What a Storming Idea

Firstly, an important disclosure — having only just stumbled across the practice of Event Storming, I’ve not yet had the opportunity to experiment with it myself. However, sometimes a concept/practice makes such immediate sense in one’s mind, that one feels compelled to talk about it!

This post feels like quite a natural successor to my previous post on Event-driven Architecture. In that post, I discussed some of the tangible benefits of EDA, and this follow up introduces the practice of Event Storming, a fledgling Domain Driven Design influenced practice that goes hand in hand with EDA to assist product teams in exploring the complexity of their business domain.

It’s not my intention to write a long article on Event Storming — I encourage you to read Alberto Brandolini’s introduction instead — but I want to share my biggest takeaways from this new learning.

The Domain-Relational Impedance Mismatch

In my experience of domain modelling, the biggest mistake I’ve seen made, time and time again, is to fail to involve the most important people ‘in the room’. The reason for this is that far too many projects take a persistence oriented approach to modelling, as opposed to a business oriented approach. Put simply, by tending to address model genesis using only technical team members, teams get sucked into allowing technical persistence concerns to shape their modelling approach. It’s not unusual for domain experts to be involved only at the user interface level, leaving software engineers and DBAs to make decisions that they are probably the least qualified to be making. The ultimate success of a software project resides on how well domain complexity has been tackled, and so it seems crazy for domain experts to be absent from the modelling process.
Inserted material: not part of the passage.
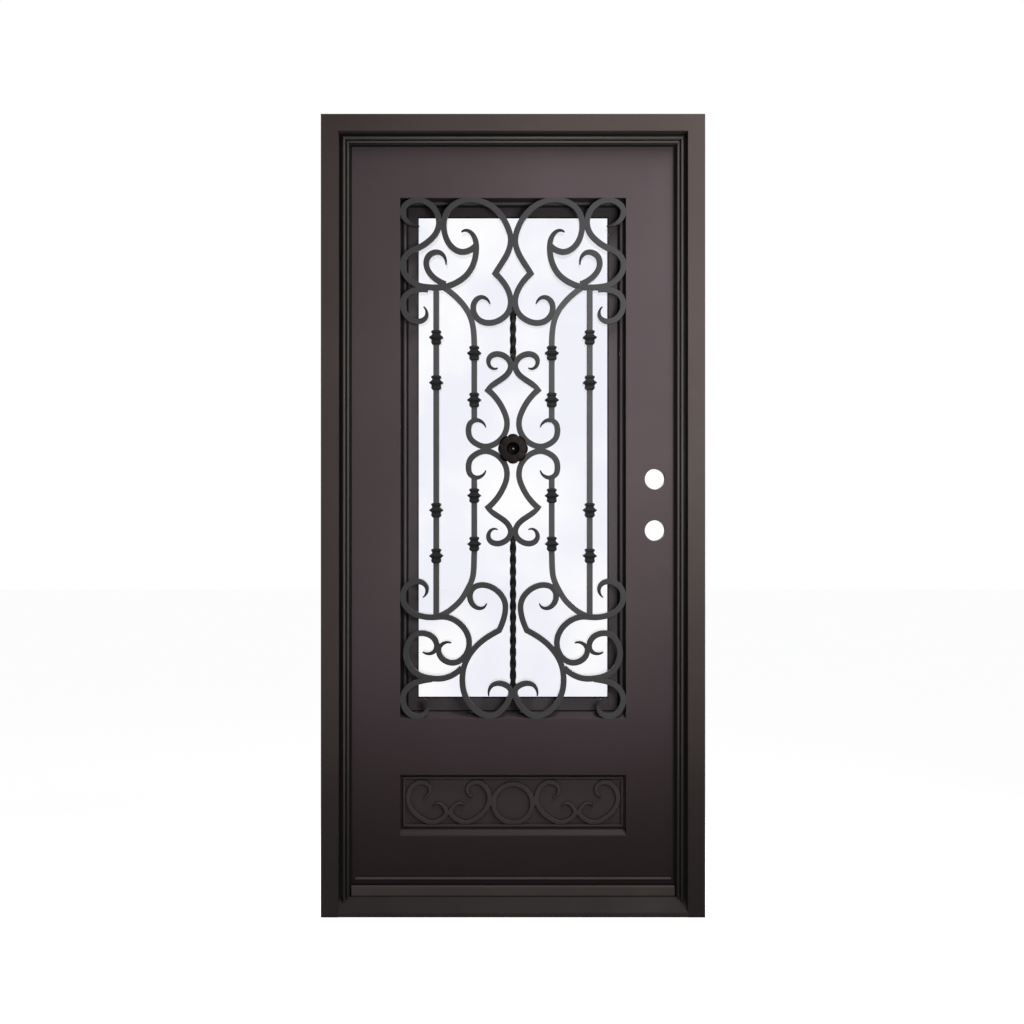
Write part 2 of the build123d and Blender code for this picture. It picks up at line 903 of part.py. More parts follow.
corner_scroll = coped(
    bent_bar(
        pattern(
            [
                (244, 1283), (265, 1288), (283, 1304), (287, 1325), (275, 1342),
                (244, 1350), (216, 1339), (198, 1316), (193, 1291), (200, 1266),
                (216, 1247), (242, 1229), (269, 1215), (285, 1196), (287, 1173),
                (275, 1149), (252, 1131), (218, 1124), (179, 1125), (146, 1137),
                (118, 1159), (102, 1188), (96, 1220), (98, 1247), (109, 1266),
                (122, 1273), (134, 1268),
            ]
        ),
        tip_start=True,
        tip_end=True,
    )
)
branch_scroll = coped(
    bent_bar(
        pattern(
            [
                (175, 1183), (177, 1200), (188, 1213), (203, 1215), (220, 1205),
                (226, 1184), (219, 1164), (201, 1145), (176, 1132),
            ]
        ),
        tip_start=True,
    ),
    corner_scroll,
)
side_curl = coped(
    bent_bar(
        pattern(
            [
                (233, 1073), (225, 1060), (227, 1045), (240, 1036), (260, 1037),
                (278, 1051), (287, 1075), (281, 1100), (263, 1113), (241, 1119),
                (221, 1118),
            ]
        ),
        tip_start=True,
    ),
    corner_scroll,
)
top_heart = coped(
    both_sides(
        bent_bar(
            pattern(
                [
                    (96, 1234), (112, 1221), (133, 1216), (155, 1225), (172, 1247),
                    (180, 1277), (176, 1311), (156, 1337), (126, 1350), (94, 1350),
                    (60, 1337), (32, 1312), (14, 1281), (6, 1248), (12, 1218),
                    (27, 1190), (46, 1160),
                ]
            ),
            pattern(
                [
                    (46, 1160), (26, 1138), (11, 1112), (6, 1084), (14, 1057),
                    (34, 1039), (62, 1031), (87, 1038), (101, 1056), (103, 1077),
                    (94, 1093), (78, 1098), (67, 1092), (60, 1081),
                ]
            ),
            tip_end=True,
        )
    ),
    both_sides(corner_scroll),
)
centre_heart = both_sides(
    bent_bar(
        pattern(
            [
                (40, 914), (53, 912), (62, 921), (64, 934), (57, 945), (43, 950),
                (27, 947), (13, 937), (6, 922), (13, 900), (31, 884), (65, 856),
            ]
        ),
        pattern(
            [
                (65, 856), (41, 831), (25, 804), (16, 776), (18, 752), (30, 730),
                (49, 715), (73, 709), (95, 716), (112, 732), (116, 752), (111, 770),
                (96, 778), (82, 774), (71, 759),
            ]
        ),
        tip_start=True,
        tip_end=True,
    )
)
rosette_z = rosette_level * opening_height / pattern_height
centre_hearts = united(
    centre_heart, mirror(centre_heart, about=Plane.XZ.offset(-rosette_z))
)
upper_inner_bar = coped(
    united(
        bent_bar(
            pattern(
                [
                    (179, 1123), (151, 1101), (131, 1080), (114, 1054), (106, 1030),
                    (102, 1001), (101, 972),
                ]
            )
        ),
        straight_bar(inner_bar_x, 775, 973),
    ),
    corner_scroll,
    top_heart,
    centre_hearts,
)
side_scroll = coped(
    bent_bar(
        pattern(
            [
                (235, 316), (225, 329), (226, 345), (240, 356), (259, 356),
                (278, 344), (287, 323), (283, 299), (265, 278), (239, 267),
                (208, 264), (177, 265), (151, 256), (129, 237), (116, 211),
                (116, 183), (129, 159), (151, 146), (173, 149), (190, 164),
                (193, 182), (183, 195), (161, 197),
            ]
        ),
        tip_start=True,
        tip_end=True,
    )
)
lower_inner_bar = coped(
    united(
        straight_bar(inner_bar_x, 433, 632),
        bent_bar(
            pattern(
                [
                    (101, 434), (102, 398), (107, 362), (119, 336), (135, 310),
                    (156, 289), (179, 273), (205, 265),
                ]
            )
        ),
    ),
    side_scroll,
    centre_hearts,
)
bottom_heart = coped(
    both_sides(
        bent_bar(
            pattern(
                [
                    (69, 300), (79, 288), (94, 289), (109, 304), (112, 324),
                    (101, 342), (77, 348), (53, 341), (34, 326), (22, 306),
                    (20, 282), (36, 230),
                ]
            ),
            pattern(
                [
                    (36, 230), (64, 214), (90, 194), (112, 168), (127, 137),
                    (132, 103), (127, 66), (109, 34), (82, 12), (56, 7), (29, 23),
                    (10, 51), (6, 75), (20, 88), (38, 92), (54, 87), (62, 75),
                    (63, 59),
                ]
            ),
            tip_start=True,
            tip_end=True,
        )
    ),
    both_sides(side_scroll),
    both_sides(lower_inner_bar),
)
outer_scroll = coped(
    bent_bar(
        pattern(
            [
                (235, 174), (220, 169), (204, 176), (199, 193), (210, 213),
                (231, 222), (254, 219), (270, 202), (278, 180), (277, 155),
                (265, 131), (243, 113), (213, 105), (182, 105), (155, 115),
                (133, 133),
            ]
        ),
        tip_start=True,
    ),
    side_scroll,
    bottom_heart,
)
bottom_curl = coped(
    bent_bar(
        pattern(
            [
                (231, 51), (222, 35), (225, 19), (240, 8), (260, 8), (279, 24),
                (287, 48), (281, 72), (265, 88), (239, 98), (211, 103),
            ]
        ),
        tip_start=True,
    ),
    outer_scroll,
)
outer_bar = coped(
    straight_bar(outer_bar_x, 266, 1124), corner_scroll, side_curl, side_scroll
)

grille_piece("corner_scrolls", both_sides(corner_scroll))
grille_piece("branch_scrolls", both_sides(branch_scroll))
grille_piece("side_curls", both_sides(side_curl))
grille_piece("top_heart", top_heart)
grille_piece("centre_hearts", centre_hearts)
grille_piece("side_scrolls", both_sides(side_scroll))
grille_piece("bottom_heart", bottom_heart)
grille_piece("outer_scrolls", both_sides(outer_scroll))
grille_piece("bottom_curls", both_sides(bottom_curl))
upright_bars = both_sides(united(outer_bar, upper_inner_bar, lower_inner_bar))
grille_piece("upright_bars", upright_bars)

# Collars: cast knuckles with a flared waist, threaded on the upright bars
with BuildPart() as collar:
    with BuildSketch():
        Rectangle(collar_flare, collar_flare)
    extrude(
        amount=collar_flare_height / 2,
        taper=math.degrees(math.atan2(collar_flare - collar_block, collar_flare_height)),
    )
    with BuildSketch(Plane.XY.offset(collar_flare_height / 2)):
        Rectangle(collar_block, collar_block)
    extrude(amount=collar_block_height)
    chamfer(collar.faces().sort_by(Axis.Z)[-1].edges(), collar_chamfer)
    mirror(about=Plane.XY)
grille_middle = leaf_front + bar_width / 2
collar_places = [
    (
        side * x * opening_width / pattern_width,
        grille_middle,
        opening_foot + level * opening_height / pattern_height,
    )
    for side in (-1, 1)
    for x, levels in (
        (outer_bar_x, outer_collar_levels),
        (inner_bar_x, inner_collar_levels),
    )
    for level in levels
]
with BuildPart() as bar_collars:
    with Locations(collar_places):
        add(collar.part)
    with BuildSketch(grille_plane):
        add(upright_bars)
    extrude(amount=-bar_width, mode=Mode.SUBTRACT)
write(bar_collars, "bar_collars")

# Twisted bars up the middle, cut to the hearts they run between
with BuildSketch() as twisted_square:
    Rectangle(twisted_bar, twisted_bar)
with BuildPart() as twisted_bars:
    for foot, top in twisted_levels:
        low = opening_foot + foot * opening_height / pattern_height
        length = (top - foot) * opening_height / pattern_height
        twist = Solid.extrude_linear_with_rotation(
            twisted_square.face(), (0, 0, 0), (0, 0, length), 360 * length / twist_pitch
        )
        with Locations((0, grille_middle, low)):
            add(twist)
    for heart in (top_heart, centre_hearts, bottom_heart):
        add(cutter(heart), mode=Mode.SUBTRACT)
write(twisted_bars, "twisted_bars")

# Rosette: a petalled plate with a raised ring and a dished middle
with BuildPart() as rosette:
    rosette_plane = Plane(
        origin=(0, leaf_front, opening_foot + rosette_z), z_dir=(0, -1, 0)
    )
    with BuildSketch(rosette_plane):
        Circle(rosette_radius - rosette_petal_radius)
        with PolarLocations(rosette_radius - rosette_petal_radius, rosette_petals):
            Circle(rosette_petal_radius)
    extrude(amount=rosette_plate)
    with BuildSketch(rosette_plane.offset(rosette_plate)):
        Circle(rosette_ring_radius)
    extrude(amount=rosette_rise - rosette_plate)
    with BuildSketch(rosette_plane.offset(rosette_plate)):
        Circle(rosette_dish_radius)
        Circle(rosette_boss_radius, mode=Mode.SUBTRACT)
    extrude(amount=rosette_rise, mode=Mode.SUBTRACT)
write(rosette, "rosette")

# Ornament lying on the lower panel: a ring between two pairs of scrolls
half_pair = bent_bar(
    [
        (232, 13), (219, 22), (217, 37), (227, 48), (244, 51), (262, 41),
        (272, 24), (274, 4), (267, -16), (254, -32), (236, -45), (213, -54),
        (191, -47), (173.5, -29), (182, -11), (196, -3), (209, -11),
    ],
    tip_start=True,
    tip_end=True,
    width=ornament_bar,
)
with BuildPart() as panel_ornament:
    with BuildSketch(
        Plane(
            origin=(0, leaf_front + panel_depth, (panel_floor + panel_top) / 2),
            x_dir=(1, 0, 0),
            z_dir=(0, -1, 0),
        )
    ):
        add(half_pair)
        mirror(half_pair, about=Plane.YZ.offset(pair_axis))
        mirror(about=Plane.YZ)
        with Locations((0, -ornament_drop)):
            Circle(ring_radius)
            Circle(ring_radius - ornament_bar, mode=Mode.SUBTRACT)
        inner_height = bead_inner[2] - bead_inner[1]
        Rectangle(2 * bead_inner[0], inner_height, mode=Mode.INTERSECT)
    extrude(amount=ornament_thickness)
write(panel_ornament, "panel_ornament")
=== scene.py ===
import json
import math

import bmesh
import bpy
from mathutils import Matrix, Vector
from mathutils.bvhtree import BVHTree

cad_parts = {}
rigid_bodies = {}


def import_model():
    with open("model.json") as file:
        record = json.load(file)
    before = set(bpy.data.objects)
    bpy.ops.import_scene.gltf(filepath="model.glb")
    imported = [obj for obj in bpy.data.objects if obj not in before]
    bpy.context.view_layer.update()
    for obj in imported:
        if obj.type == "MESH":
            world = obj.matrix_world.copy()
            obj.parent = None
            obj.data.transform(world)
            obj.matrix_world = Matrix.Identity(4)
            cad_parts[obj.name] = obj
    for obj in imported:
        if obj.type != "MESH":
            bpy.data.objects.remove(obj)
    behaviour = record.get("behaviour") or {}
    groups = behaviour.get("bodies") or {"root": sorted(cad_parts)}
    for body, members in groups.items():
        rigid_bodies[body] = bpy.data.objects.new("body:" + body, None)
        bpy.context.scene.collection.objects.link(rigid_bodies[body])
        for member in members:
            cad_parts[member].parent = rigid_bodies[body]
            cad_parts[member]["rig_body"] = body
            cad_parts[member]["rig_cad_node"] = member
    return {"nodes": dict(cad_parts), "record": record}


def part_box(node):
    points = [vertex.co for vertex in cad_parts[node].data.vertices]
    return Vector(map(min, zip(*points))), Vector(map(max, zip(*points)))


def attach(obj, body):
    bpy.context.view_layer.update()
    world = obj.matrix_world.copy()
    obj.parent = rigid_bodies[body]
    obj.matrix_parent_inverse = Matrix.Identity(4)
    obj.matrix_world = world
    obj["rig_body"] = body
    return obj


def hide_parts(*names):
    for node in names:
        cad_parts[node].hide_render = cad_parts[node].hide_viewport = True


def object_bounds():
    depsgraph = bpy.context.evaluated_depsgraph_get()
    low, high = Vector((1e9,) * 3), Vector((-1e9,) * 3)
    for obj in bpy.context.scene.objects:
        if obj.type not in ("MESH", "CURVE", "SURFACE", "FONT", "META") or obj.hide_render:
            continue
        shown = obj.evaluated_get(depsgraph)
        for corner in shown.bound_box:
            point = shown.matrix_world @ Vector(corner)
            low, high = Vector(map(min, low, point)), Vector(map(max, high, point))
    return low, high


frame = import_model()
cad_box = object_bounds()
body_of = {node: piece["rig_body"] for node, piece in frame["nodes"].items()}
slot_of = {part["node"]: part["material_slot"] for part in frame["record"]["subparts"]}
mm = 0.001

# The stand: a pale floor under a white backdrop, two soft lamps at the right, one near
# and one high, a third behind, and a level camera before the middle of the door.
camera_distance = 4.70
camera_height = 1.0444
camera_side = -0.0026
seen_width = 2.637
frame_face = cad_box[0].y
stage = bpy.context.scene
stage.view_settings.view_transform = "Standard"

bpy.ops.object.camera_add(
    location=(camera_side, frame_face - camera_distance, camera_height),
    rotation=(math.radians(90), 0, 0),
)
camera = bpy.context.object
camera.data.lens = camera.data.sensor_width * camera_distance / seen_width
camera.data.clip_end = 60
stage.camera = camera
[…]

Let’s be absolutely clear — a domain model exists in spite of persistence technology, not because of it. A model is not a technical concept; it is a reflection of a business domain that exists in real-life, not inside a machine.

“A domain model exists in spite of persistence technology, not because of it.”

Whilst NoSQL technology is becoming more popular, it’s still fairly normal to see domain modelling tackled using entity relationship (ER) diagrams — something quite familiar to engineers and DBAs. That wily old fox, the relational model, is still recognised by many as the de facto way to practice domain modelling. However, Domain Driven Design (DDD) teaches us a much better way, and does not make room for persistence concerns in our conversations — models spawned using DDD practices typically appear very different to what they’d look like had ER modelling been applied instead.

You’re probably familiar with the object-relational impedance mismatch concept, but I think our problems extend much further than that; I believe DDD teaches us of a domain-relational impedance mismatch. That is, the relational model is not a natural fit for addressing domain model complexity, and thus should not be trusted to do so.

The light at the end of the tunnel

So, we know we’re doing it wrong, but how do we then ensure we get both the right people in the room (domain experts), and a method to support effective communication of domain complexity? This is where I believe we should look to Event Storming to help us out.

From my initial learnings on Event Storming, I can wholeheartedly say that this technique appears to offer a very attractive way to ensure focus remains on the business rather than technical implementation. It forces the right people — domain experts — to be in the room, thus ensuring core business flows are identified, bounded contexts are defined and consistency boundaries are clarified.

Event Storming does infer an event-driven architecture (EDA), but I hope my previous post serves to address why you should be doing that anyway. It finally gives us an accessible technique that allows domain experts and technical specialists to work together to tackle domain complexity effectively. It’s a really exciting prospect and I look forward to applying it both in existing and future projects.